In return, it has suffered devastation across the whole of society.
But on the opposite side of the Arabian Peninsula, Tehran has one critical ally it can still rely upon: the powerful Houthi rebel organization in the nation of Yemen. Positioned along one of the most important shipping routes in the world, and armed with all the drones and missiles that a decade of Iranian support could provide, the Houthis have the potential to turn this entire conflict on its axis.

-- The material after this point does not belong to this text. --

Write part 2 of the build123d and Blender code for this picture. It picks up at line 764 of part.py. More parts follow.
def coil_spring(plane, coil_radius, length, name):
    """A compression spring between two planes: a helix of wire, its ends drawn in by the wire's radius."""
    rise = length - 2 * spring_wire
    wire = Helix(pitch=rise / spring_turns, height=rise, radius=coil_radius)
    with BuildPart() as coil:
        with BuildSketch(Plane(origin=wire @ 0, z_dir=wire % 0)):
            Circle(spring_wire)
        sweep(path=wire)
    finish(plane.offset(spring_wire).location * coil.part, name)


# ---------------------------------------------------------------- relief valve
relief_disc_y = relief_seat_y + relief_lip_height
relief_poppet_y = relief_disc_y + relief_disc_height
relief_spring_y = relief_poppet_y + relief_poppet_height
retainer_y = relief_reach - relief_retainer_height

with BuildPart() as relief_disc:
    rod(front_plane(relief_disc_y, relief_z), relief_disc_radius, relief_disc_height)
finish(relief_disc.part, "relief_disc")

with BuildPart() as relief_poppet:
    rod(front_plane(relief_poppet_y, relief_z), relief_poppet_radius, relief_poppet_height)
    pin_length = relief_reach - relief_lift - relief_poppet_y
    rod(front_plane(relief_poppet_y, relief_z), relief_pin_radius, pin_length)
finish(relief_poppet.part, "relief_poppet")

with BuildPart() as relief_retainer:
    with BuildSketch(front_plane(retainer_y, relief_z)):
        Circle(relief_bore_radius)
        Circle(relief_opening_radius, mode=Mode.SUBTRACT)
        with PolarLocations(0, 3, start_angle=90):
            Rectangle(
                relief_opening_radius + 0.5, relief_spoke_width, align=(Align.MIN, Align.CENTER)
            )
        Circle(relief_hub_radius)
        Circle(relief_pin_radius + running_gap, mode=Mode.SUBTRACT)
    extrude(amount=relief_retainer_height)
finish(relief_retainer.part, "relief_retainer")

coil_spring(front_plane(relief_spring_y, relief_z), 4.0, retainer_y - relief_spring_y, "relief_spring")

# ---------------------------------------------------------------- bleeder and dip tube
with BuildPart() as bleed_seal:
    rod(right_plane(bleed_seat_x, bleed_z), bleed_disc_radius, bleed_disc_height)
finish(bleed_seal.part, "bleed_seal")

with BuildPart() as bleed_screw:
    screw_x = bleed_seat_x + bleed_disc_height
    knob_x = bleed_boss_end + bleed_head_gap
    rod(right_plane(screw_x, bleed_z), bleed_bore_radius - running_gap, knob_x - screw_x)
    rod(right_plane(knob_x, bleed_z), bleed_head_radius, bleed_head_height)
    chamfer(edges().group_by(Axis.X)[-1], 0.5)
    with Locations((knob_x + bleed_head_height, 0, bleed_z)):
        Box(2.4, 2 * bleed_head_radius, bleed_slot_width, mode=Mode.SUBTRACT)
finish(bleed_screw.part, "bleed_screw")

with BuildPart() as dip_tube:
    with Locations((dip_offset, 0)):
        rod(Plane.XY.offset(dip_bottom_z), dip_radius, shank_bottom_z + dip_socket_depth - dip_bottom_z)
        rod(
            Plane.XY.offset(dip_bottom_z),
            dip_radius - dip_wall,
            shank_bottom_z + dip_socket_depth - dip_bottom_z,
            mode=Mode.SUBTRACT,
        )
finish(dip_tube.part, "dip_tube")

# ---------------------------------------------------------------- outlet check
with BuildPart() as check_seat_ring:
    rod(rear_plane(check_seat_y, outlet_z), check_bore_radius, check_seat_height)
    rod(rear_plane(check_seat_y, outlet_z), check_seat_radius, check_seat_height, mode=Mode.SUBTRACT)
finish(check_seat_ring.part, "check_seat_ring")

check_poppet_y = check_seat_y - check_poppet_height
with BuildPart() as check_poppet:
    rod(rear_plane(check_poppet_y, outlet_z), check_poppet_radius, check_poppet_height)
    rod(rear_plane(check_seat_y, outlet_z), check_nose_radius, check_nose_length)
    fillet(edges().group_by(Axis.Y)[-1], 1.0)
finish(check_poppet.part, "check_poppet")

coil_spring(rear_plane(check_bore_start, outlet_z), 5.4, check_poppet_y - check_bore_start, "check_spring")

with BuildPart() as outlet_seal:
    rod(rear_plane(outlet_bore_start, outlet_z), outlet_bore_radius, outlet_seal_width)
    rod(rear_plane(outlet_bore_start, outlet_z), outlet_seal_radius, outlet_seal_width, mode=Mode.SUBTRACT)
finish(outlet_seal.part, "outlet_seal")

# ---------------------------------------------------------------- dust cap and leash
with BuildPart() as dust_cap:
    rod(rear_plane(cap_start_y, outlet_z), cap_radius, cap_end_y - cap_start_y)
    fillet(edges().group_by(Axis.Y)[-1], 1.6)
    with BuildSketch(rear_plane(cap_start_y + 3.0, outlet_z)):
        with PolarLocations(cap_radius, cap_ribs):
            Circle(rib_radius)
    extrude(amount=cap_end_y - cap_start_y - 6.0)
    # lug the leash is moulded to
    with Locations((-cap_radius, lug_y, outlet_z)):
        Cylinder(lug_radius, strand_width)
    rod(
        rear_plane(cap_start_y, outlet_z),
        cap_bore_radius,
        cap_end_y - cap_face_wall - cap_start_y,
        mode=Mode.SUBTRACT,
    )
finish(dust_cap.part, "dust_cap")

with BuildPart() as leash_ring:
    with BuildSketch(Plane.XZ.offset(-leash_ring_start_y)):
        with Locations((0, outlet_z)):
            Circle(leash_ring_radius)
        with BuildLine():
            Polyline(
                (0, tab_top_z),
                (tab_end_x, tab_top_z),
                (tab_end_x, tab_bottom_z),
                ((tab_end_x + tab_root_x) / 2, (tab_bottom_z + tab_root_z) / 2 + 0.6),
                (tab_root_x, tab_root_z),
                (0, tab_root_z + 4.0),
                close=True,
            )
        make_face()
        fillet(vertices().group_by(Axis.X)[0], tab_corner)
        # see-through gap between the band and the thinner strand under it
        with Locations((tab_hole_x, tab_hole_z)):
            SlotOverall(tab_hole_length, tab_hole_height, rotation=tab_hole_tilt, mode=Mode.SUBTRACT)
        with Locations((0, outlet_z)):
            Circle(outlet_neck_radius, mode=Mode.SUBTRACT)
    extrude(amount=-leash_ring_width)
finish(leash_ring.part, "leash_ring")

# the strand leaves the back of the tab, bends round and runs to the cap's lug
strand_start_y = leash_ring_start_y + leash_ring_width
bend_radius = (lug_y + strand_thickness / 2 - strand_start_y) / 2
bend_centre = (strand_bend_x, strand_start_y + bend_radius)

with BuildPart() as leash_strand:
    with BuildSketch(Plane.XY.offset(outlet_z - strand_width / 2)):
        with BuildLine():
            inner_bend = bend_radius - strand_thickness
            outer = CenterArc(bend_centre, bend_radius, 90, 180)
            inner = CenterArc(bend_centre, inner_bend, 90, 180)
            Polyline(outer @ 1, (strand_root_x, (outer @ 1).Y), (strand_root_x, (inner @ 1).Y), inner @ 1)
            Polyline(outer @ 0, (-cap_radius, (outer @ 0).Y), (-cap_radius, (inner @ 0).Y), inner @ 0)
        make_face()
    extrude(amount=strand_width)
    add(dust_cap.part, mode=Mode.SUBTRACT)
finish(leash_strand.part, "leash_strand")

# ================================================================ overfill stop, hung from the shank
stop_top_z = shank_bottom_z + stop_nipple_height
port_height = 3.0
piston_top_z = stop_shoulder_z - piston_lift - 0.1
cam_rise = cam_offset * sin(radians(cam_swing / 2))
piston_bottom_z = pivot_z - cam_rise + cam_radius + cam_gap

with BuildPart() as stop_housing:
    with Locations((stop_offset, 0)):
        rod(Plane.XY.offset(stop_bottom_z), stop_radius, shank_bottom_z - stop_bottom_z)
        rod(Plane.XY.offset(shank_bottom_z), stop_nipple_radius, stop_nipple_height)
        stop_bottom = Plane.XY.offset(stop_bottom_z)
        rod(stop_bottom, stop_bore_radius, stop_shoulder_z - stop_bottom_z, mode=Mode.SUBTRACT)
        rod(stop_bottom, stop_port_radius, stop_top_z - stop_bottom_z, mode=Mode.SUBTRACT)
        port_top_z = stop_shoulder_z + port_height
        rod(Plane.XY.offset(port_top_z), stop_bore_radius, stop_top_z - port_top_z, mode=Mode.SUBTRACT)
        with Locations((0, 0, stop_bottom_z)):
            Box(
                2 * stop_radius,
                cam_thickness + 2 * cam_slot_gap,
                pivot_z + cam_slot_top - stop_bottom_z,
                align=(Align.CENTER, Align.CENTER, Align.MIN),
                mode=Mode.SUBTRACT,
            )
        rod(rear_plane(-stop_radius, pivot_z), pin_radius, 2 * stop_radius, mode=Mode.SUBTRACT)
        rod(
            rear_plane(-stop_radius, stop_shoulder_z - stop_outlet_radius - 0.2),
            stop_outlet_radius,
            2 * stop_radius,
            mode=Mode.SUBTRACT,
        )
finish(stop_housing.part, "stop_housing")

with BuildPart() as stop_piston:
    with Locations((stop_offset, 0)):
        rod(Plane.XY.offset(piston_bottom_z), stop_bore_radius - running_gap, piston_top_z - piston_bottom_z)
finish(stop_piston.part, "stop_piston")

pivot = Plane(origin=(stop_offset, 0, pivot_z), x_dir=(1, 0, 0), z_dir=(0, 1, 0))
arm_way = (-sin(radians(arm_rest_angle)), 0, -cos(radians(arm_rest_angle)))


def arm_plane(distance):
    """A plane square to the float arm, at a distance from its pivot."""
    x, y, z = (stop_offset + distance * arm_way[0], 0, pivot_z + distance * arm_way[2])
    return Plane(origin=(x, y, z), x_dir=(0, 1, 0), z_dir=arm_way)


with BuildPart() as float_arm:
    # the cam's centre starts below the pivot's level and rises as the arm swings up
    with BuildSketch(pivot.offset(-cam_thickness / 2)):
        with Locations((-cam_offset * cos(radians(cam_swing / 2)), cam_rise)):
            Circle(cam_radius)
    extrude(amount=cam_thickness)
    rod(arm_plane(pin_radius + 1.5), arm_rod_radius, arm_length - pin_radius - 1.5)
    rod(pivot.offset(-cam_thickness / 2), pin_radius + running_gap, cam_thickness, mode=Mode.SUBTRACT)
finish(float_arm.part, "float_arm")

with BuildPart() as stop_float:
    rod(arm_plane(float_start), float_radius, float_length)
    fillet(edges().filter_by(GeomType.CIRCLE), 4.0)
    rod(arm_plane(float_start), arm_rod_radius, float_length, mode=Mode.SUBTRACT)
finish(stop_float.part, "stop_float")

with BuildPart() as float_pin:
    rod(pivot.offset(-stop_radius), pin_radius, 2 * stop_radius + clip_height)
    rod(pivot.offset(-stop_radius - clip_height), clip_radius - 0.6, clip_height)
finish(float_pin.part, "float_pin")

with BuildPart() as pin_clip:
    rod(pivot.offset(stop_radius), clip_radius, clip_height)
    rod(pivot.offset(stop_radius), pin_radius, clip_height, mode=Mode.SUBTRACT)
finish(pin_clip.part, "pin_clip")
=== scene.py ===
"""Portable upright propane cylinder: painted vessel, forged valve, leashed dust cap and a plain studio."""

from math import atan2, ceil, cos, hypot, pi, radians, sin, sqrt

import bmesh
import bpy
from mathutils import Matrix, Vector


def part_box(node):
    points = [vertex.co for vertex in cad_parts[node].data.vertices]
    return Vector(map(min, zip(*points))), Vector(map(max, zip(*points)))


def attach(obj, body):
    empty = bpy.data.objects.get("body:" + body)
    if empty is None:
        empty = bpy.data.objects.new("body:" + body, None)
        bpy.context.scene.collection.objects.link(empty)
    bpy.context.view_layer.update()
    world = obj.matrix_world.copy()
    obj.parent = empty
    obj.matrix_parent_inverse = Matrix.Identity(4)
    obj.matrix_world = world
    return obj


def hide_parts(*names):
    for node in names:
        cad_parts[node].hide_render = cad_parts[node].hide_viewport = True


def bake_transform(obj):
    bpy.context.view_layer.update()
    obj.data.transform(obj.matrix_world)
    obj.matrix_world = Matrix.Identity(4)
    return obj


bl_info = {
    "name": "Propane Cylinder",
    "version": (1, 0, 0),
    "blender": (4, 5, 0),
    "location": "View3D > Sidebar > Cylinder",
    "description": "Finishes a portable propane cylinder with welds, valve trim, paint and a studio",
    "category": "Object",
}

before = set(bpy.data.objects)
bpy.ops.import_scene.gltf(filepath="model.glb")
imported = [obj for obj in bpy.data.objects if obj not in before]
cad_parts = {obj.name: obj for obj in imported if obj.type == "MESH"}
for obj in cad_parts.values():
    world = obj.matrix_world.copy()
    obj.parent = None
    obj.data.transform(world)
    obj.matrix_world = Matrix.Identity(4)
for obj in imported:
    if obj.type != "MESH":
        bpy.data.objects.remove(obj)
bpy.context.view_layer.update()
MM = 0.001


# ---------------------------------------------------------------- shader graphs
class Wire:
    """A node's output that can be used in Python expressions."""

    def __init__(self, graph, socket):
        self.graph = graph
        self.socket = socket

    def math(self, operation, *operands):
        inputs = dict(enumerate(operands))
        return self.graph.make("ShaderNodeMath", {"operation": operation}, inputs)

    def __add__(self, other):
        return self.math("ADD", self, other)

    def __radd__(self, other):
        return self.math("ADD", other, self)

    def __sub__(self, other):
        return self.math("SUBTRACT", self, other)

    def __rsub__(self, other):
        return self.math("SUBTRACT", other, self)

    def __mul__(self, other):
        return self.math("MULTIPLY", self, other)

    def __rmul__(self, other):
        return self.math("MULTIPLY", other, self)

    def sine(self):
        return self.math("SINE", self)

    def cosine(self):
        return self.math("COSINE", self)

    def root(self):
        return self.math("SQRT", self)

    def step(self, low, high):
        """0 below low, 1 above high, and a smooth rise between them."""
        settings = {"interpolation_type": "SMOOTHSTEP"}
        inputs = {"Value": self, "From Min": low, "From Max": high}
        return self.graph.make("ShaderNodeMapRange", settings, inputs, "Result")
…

They are not Iran’s secret weapon, because Iran lacks the means to control them, but they have their own reasons to want a piece of the action.
Key Takeaways
- The Houthis, officially known as Ansar Allah, control most of western Yemen and have enjoyed Iranian patronage since the mid-2010s, but they are not a true proxy — they run their own proto-state, economy, and ideological movement, placing them somewhere between a proxy and a partner.
- Their arsenal includes long-range ballistic missiles, cruise missiles, one-way attack drones, and sea drones, much of it produced inside Yemen, making them impossible to permanently suppress by destroying an arms shipment or two.

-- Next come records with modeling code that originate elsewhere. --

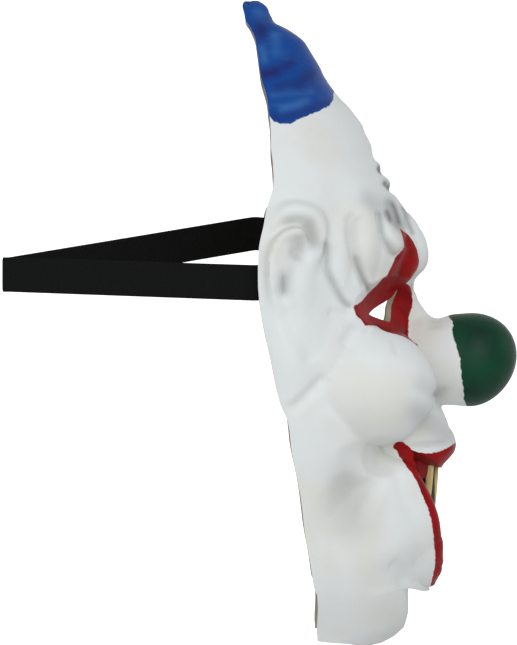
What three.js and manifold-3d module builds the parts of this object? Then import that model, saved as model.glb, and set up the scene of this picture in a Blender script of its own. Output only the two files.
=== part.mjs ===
// Clown mask: a one-piece hollow latex face with a woven elastic head strap.
// Millimetres, +Z up, the face looks towards -Y and the wearer's left is +X.
// The origin is the brow seat: the mid-plane point inside the brow where the wearer's forehead bears.

import * as THREE from "three";
import { mergeVertices } from "three/addons/utils/BufferGeometryUtils.js";
import Module from "manifold-3d";

const wasm = await Module();
wasm.setup();

// Driving sizes of the moulding
const crownRise = 130; // brow seat up to the tip of the hair tuft
const chinDrop = 204; // brow seat down to the throat edge
const faceDepth = 78; // brow seat back to the side edges
const halfWidth = 90; // mid-plane to the side edge at eye level
const wall = 2.4; // latex thickness
const overrun = 14; // how far the hollow's solid runs out past the rear and lower edges
const shellTop = 0.996; // share of crownRise at which the outside closes
const hollowTop = 0.9; // and at which the hollow closes
const cavityReach = 1.9; // how far round a point, in walls, the inner face stays under the outer one
const reliefDepth = 25; // height of the tallest lump of the face, the upper lip
const foldWidth = 8; // width of a common fold or crease
const lumpBlend = 3; // how sharply lumps that meet keep apart

// Nose: a stalk with a ball end
const noseDrop = 57.2; // brow seat down to the middle of the nose
const noseRadius = 24.4;
const noseRootHalfWidth = 18.5;
const noseRootHalfHeight = 23;
const noseReach = 49.6; // brow seat forward to the tip of the nose
const noseBallShare = 0.63; // share of the nose grid that covers the round end
const noseMiddle = noseRadius - noseReach; // middle of the round end

// Eye holes
const eyeSpacing = 66; // between the middles of the two holes
const eyeWidth = 29;
const eyeHeight = 17;
const eyeDrop = 29; // brow seat down to the middle of the eye holes

// Mouth
const mouthHalfWidth = 33;
const mouthLine = 103; // brow seat down to the corners of the mouth
const mouthDrop = 63; // corners down to the lower lip
const upperLipDrop = 10; // corners down to the middle of the upper lip's edge
const mouthFloor = 7; // brow seat back to the closed floor of the mouth

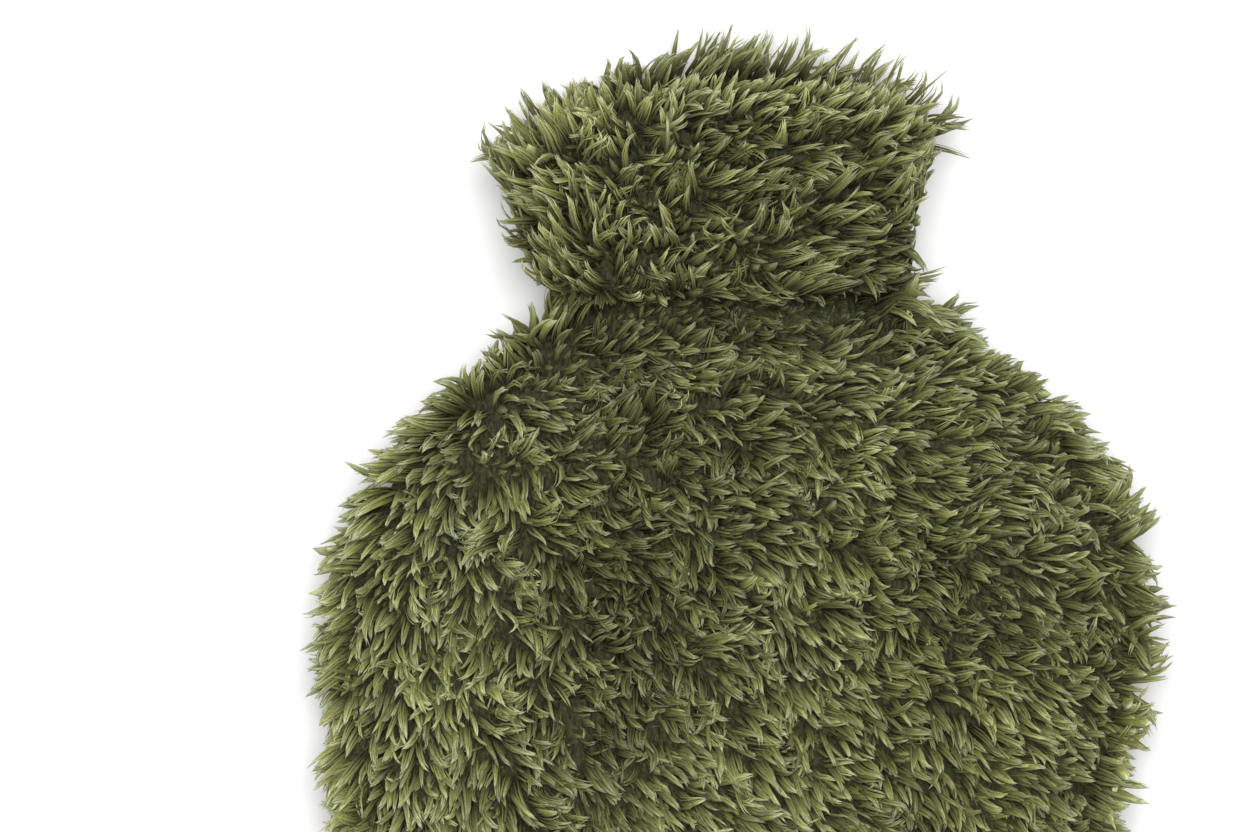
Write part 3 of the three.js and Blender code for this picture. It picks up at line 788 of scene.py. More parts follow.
def gather(lock, stray, random, per_tuft=4, pull=(0.1, 0.45)):
    """Gathers locks into tufts.

    Some locks, picked at random, head a tuft each, and the others join the nearest head. The locks of
    a tuft stray together, share one change of length, tone and rise, lean part of the way to the
    head's tip, and bend mostly as the head does.
    """
    count = len(lock["tone"])
    heads = random.choice(count, max(1, int(count / per_tuft)), replace=False)
    own = np.concatenate([
        ((part[:, None] - lock["root"][heads]) ** 2).sum(-1).argmin(1)
        for part in np.array_split(lock["root"], 12)
    ])
    turned(lock, stray * random.normal(0, 0.75, len(heads))[own])
    head = heads[own]
    run = TIP_REACH * lock["length"][:, None]
    goal = lock["root"][head] + lock["comb"][head] * run
    share = random.uniform(*pull, len(heads))[own][:, None]
    aim = mix(lock["root"] + lock["comb"] * run, goal, share) - lock["root"]
    lock["comb"] = unit(aim - (aim * lock["up"]).sum(1, keepdims=True) * lock["up"])
    lock["length"] = lock["length"] * random.uniform(0.86, 1.14, len(heads))[own]
    lock["tone"] = np.clip(lock["tone"] + random.normal(0, 0.09, len(heads))[own], 0, 1)
    lock["rise"] = lock["rise"] + random.normal(0, 0.09, len(heads))[own]
    for name in ("sway", "wave", "curl", "roll"):
        lock[name] = mix(lock[name], lock[name][head], LIKENESS)
    lock["phase"] = lock["phase"][head] + random.normal(0, 0.4, count)


def shaken_grid(low, high, spacing, random):
    """Points of a six-sided grid over a rectangle, each shaken by nearly half the spacing."""
    x, y = np.meshgrid(np.arange(low[0], high[0], spacing), np.arange(low[1], high[1], spacing * 0.87))
    x = x + spacing / 2 * (np.arange(len(x)) % 2)[:, None]
    points = np.column_stack([x.ravel(), y.ravel()])
    return points + random.uniform(-0.45, 0.45, points.shape) * spacing


def locks_on(root, up, heading, stray, shade, pile, random):
    """Facts of locks that grow at the given roots, combed along a heading in the plane of the cloth.

    Where the pile strays more, the locks turn, sway and wave more.
    """
    count = len(root)
    flat = np.column_stack([np.cos(heading), np.sin(heading), np.zeros(count)])
    return {
        "root": root,
        "up": up,
        "comb": unit(flat - (flat * up).sum(1, keepdims=True) * up),
        "length": pile.length * np.exp(random.normal(0, LENGTH_SPREAD, count)),
        "width": pile.width * np.clip(np.exp(random.normal(0, WIDTH_SPREAD, count)), 0.55, 1.9),
        "rise": np.radians(random.normal(*LOCK_RISE, count)),
        "fall": np.radians(random.normal(*LOCK_FALL, count)),
        "curl": random.normal(*LOCK_CURL, count),
        "yaw": random.normal(0, 1, count) * (0.10 + 0.30 * stray),
        "sway": random.normal(0, 1, count) * (0.55 + 0.95 * stray),
        "wave": random.normal(0, 1, count) * (0.24 + 0.30 * stray),
        "phase": random.uniform(0, 2 * math.pi, count),
        "roll": random.normal(0, ROLL_SPREAD, count),
        "twist": random.normal(0, TWIST_SPREAD, count),
        "tone": np.clip(0.5 + shade + random.normal(0, TONE_SPREAD, count), 0, 1),
    }


def rows_of_tufts(lock, pitch=12 * MM, depth=0.22):
    """Makes the pile lie in uneven rows across Y, a pitch apart.

    From the low side of a row to its high side the locks grow shorter, steeper and paler, so that all
    of them end near the row's top, over the dark roots of the next. The paler colour is painted light on
    the rows' tops, and the darker one painted shade in their hollows.
    """
    x, y = lock["root"][:, 0], lock["root"][:, 1]
    rows = (y + 0.4 * pitch * soft_noise(x, y, 34 * MM, 21)) / pitch
    place = (rows - np.floor(rows) - 0.5) * smooth(soft_noise(x, y, 26 * MM, 22), -1.3, 0.4)
    lock["length"] = lock["length"] * (1 - depth * place)
    lock["rise"] = lock["rise"] * (1 + 0.6 * depth * place)
    # painted light on the rows' tops and painted shade in their hollows
    lock["tone"] = np.clip(lock["tone"] + 0.8 * depth * place, 0, 1)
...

- During the Israel-Hamas War, Houthi strikes on Red Sea shipping affected over one trillion US dollars’ worth of maritime traffic, forced ships to reroute around Africa, and sank or hijacked roughly half a dozen vessels.
- The Houthis appear to be waiting for the optimal moment to maximize disruption, with their target list spanning Saudi and Emirati oil infrastructure, Qatar’s Ras Laffan LNG facility, and the Bab al-Mandeb Strait.
- A well-timed Houthi entry at the right pressure points could make the conflict economically untenable for the rest of the world — and senior Houthi spokesman Mohammed al-Bukhaiti has confirmed that joining the conflict is “only a matter of time.”
The United States, Israel, and the nations of the Persian Gulf are watching the Houthis closely, reassured by their decision not to enter the war until now. Yet there is a very real chance that the Houthis do not intend to sit this war out. Instead, they may be waiting for the perfect moment to enter the conflict and cause maximum devastation when they arrive. The central question is not whether the Houthis can hurt the world, but whether they are simply biding their time to do the most damage at the lowest cost.
A Movement That Answers to Itself
Officially known by the name Ansar Allah, Yemen’s Houthi rebels have enjoyed Iran’s patronage since the mid-2010s, when they exploded to prominence and seized Yemen’s capital city. Today, the Houthis control most of the territory of western Yemen, where the vast majority of the country’s population resides. Fundamentally opposed to the nation of Israel as well as the United States, the Houthis engaged in what they described as a solidarity campaign during Israel’s war in Gaza, building on their prior conflicts alongside Iran and other pro-Iran proxy forces.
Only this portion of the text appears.